Comet Tempel 1, a chunk of ice some 6 kilometers across, orbits the sun every 5 ½ years between Mars and Jupiter. NASA's Deep Impact spacecraft, another cometary flyby mission, first saw it in close-up in July 2005. In passing, Deep Impact also fired a 370 kilogram impactor into the comet's nucleus (the actual icy body) to study its composition.
Tempel 1 has now completed one full orbit, and scientists are eager to see which parts of the frozen surface have been modified by the warmth of the sun. Their goal is to learn more about the evolution of comets.

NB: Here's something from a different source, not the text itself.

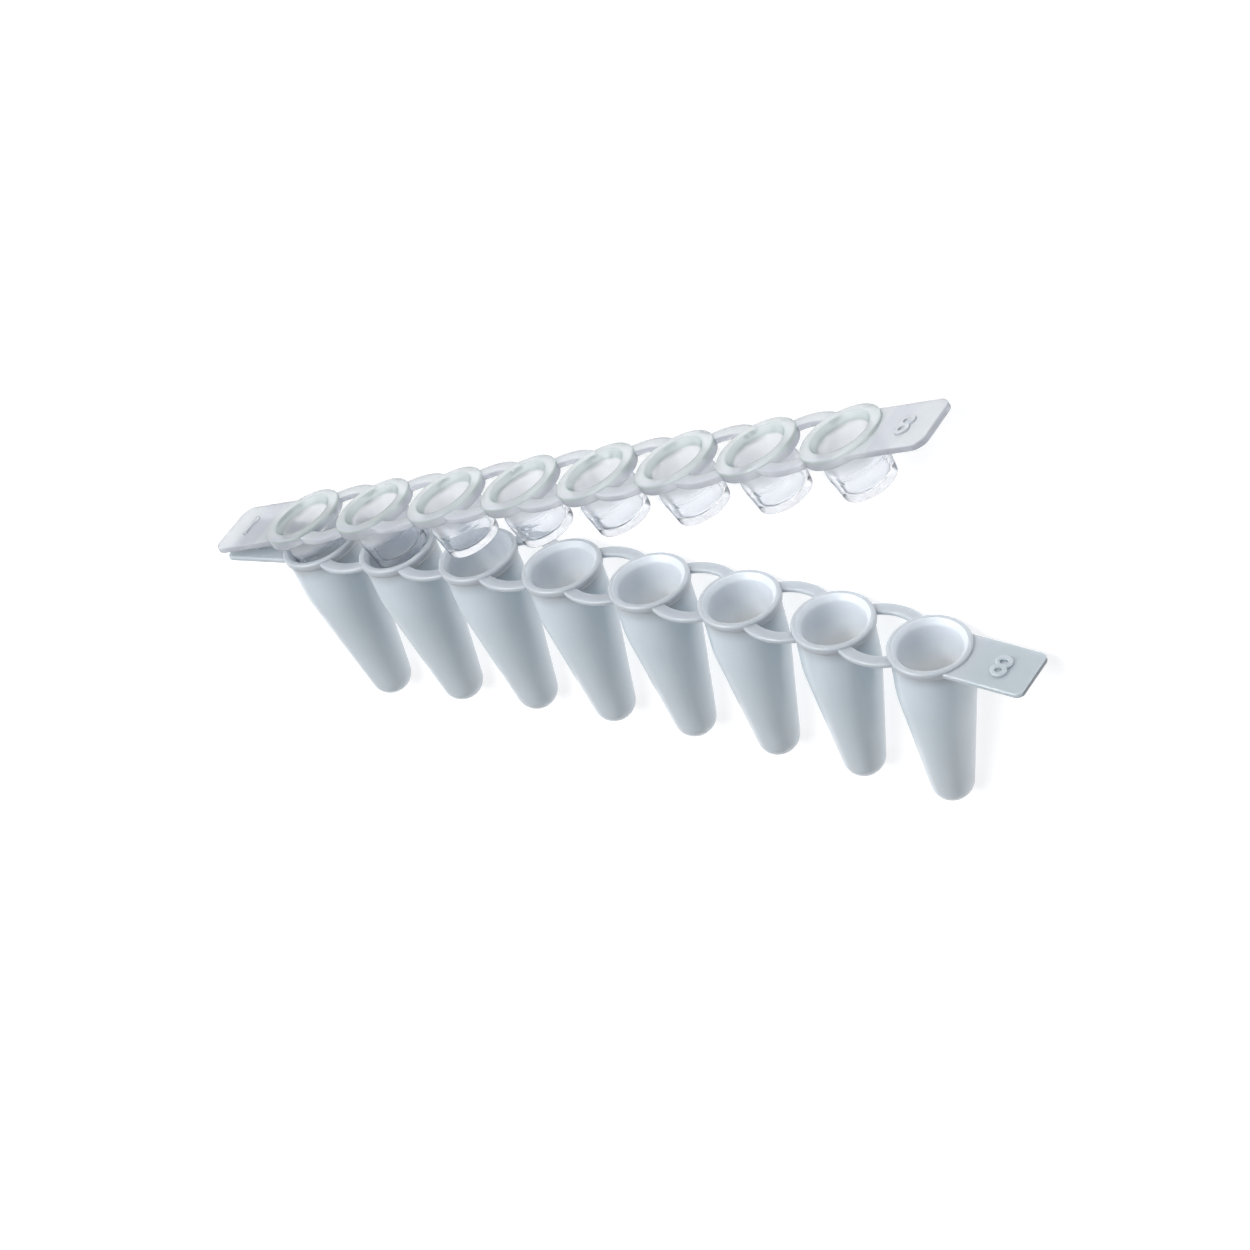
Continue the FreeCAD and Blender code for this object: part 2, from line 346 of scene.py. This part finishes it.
def raised_number(text, size, height):
    """A plain number that stands up from its place on a tab."""
    rounding = 0.3  # of its height
    nothing_selected()
    bpy.ops.object.text_add()
    mark = bpy.context.object
    mark.data.body = text
    mark.data.size = size
    mark.data.align_x = "CENTER"
    mark.data.align_y = "CENTER"
    mark.data.extrude = height
    mark.data.bevel_depth = height * rounding
    mark.data.bevel_resolution = 1
    mark.data.resolution_u = 5
    bpy.ops.object.convert(target="MESH")
    mark = bpy.context.object
    bpy.ops.object.mode_set(mode="EDIT")
    bpy.ops.mesh.select_all(action="SELECT")
    bpy.ops.mesh.remove_doubles(threshold=WELD)
    bpy.ops.object.mode_set(mode="OBJECT")
    tidy_normals()
    return mark


def copied(piece, place):
    """A copy of a piece with its own mesh, set in place."""
    copy = piece.copy()
    copy.data = piece.data.copy()
    copy.data.transform(place)
    bpy.context.scene.collection.objects.link(copy)
    return copy


def joined(pieces):
    nothing_selected()
    for piece in pieces:
        piece.select_set(True)
    bpy.context.view_layer.objects.active = pieces[0]
    bpy.ops.object.join()
    return pieces[0]


def combined(piece, other, operation):
    """Unites a piece with another or cuts the other from it, and removes the other."""
    activate(piece)
    boolean = piece.modifiers.new("Combine", "BOOLEAN")
    boolean.operation = operation
    boolean.solver = "EXACT"
    boolean.object = other
    bpy.ops.object.modifier_apply(modifier=boolean.name)
    bpy.data.objects.remove(other)


def moulding(name, ring, hollow, arm, tab, numbers, on_row, tubes):
    """Rings united with arms, tabs and numbers, and then hollowed, as one piece."""
    last = (tubes - 1) / 2
    about = Matrix.Rotation(math.pi, 4, "Z")
    rings = [on_row(last - i) for i in range(tubes)]
    gaps = [on_row(last - 0.5 - i) for i in range(tubes - 1)]
    links = [copied(arm, gap @ turn) for gap in gaps for turn in (Matrix.Identity(4), about)]
    links += [copied(tab, rings[0]), copied(tab, rings[-1] @ about)]
    piece = joined([copied(ring, place) for place in rings])
    combined(piece, joined(links), "UNION")
    combined(piece, joined([copied(hollow, place) for place in rings]), "DIFFERENCE")
    for mark, place in numbers:
        combined(piece, copied(mark, on_row(place)), "UNION")
        bpy.data.objects.remove(mark)
    for model in (ring, hollow, arm, tab):
        bpy.data.objects.remove(model)
    piece.name = name
    piece.data.name = name
    return piece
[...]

"We know some areas on a cometary nucleus must have changed recently, for instance, by eruptions of subsurface pockets of gas, while others remain relatively undisturbed," says Veverka. However, he adds, until now astronomers have never known exactly which areas were young and which were old. They are also curious about when and how fast such changes occur. Scientists hope to get a better understanding by comparing the new Stardust images of Tempel 1 with the pictures shot over 5 ½ years ago by Deep Impact.

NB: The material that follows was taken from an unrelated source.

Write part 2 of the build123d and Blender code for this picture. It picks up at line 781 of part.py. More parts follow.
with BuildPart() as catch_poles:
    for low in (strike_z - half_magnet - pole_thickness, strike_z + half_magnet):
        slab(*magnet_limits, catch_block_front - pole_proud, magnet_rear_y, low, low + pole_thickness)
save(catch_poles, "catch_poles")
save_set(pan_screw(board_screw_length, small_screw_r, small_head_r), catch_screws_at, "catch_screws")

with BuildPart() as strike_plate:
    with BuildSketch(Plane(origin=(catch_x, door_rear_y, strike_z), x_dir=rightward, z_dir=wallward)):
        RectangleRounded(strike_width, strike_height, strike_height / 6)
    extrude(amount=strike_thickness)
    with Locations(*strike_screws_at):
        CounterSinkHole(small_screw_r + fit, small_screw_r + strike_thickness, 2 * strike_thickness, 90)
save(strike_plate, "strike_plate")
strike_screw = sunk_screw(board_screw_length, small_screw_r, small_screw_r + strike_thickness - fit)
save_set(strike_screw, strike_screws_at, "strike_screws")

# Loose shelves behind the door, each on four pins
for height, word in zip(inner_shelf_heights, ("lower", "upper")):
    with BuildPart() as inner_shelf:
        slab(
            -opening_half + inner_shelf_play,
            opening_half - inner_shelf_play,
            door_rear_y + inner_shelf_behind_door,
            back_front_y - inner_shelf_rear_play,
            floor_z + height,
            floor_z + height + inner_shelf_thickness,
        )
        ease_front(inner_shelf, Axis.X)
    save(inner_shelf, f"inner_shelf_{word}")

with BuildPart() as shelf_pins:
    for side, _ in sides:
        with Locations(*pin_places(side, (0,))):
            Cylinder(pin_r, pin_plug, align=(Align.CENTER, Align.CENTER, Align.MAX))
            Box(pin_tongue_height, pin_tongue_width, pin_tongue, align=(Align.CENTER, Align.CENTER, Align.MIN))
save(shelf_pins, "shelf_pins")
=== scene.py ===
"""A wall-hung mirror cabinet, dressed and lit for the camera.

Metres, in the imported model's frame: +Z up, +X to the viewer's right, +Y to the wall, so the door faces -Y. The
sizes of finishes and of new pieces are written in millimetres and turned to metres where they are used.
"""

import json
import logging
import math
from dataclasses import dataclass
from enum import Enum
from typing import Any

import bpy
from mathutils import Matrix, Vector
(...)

Comets are frozen leftovers from the very early days of the solar system. They probably brought much of Earth's water to our newborn home planet. At the same time, they pose a threat: Impacts on Earth could wipe out cities or even complete continents. Studying the properties of comets in detail may help astronomers understand the formation of planets like Earth and tell scientists how to deflect dangerous objects from space.
Project manager Timothy Larson of JPL in Pasadena, California, says another potential bonus of the Stardust mission is high-resolution imaging of the crater that must have been produced by the Deep Impact projectile. Determining its size and depth will reveal more information about the composition and internal structure of the comet. Deep Impact itself couldn't image the crater because of the huge amount of fine, powdery material that was blasted into space during the impact.
The $300 million Stardust spacecraft was launched just over 12 years ago on a trip to another comet, Wild 2. Since then, it's been on a whirlwind tour of the nearby solar system. It flew by a small asteroid called Annefrank in November 2002, it collected dust particles from Wild 2 on 2 January 2004, and it returned a parachuted capsule with this precious sample to Earth on 15 January 2006. It was assigned its next cometary mission (called Stardust-NExT, for Next Exploration of Tempel 1) in July 2007. By the time the ageing spacecraft reached this second comet, its mileage had soared to a staggering 5,673,464,575 kilometers.
Unfortunately, Stardust almost ran out of fuel, so there won't be an opportunity for an orbital maneuver that sets the spacecraft on course for yet another comet.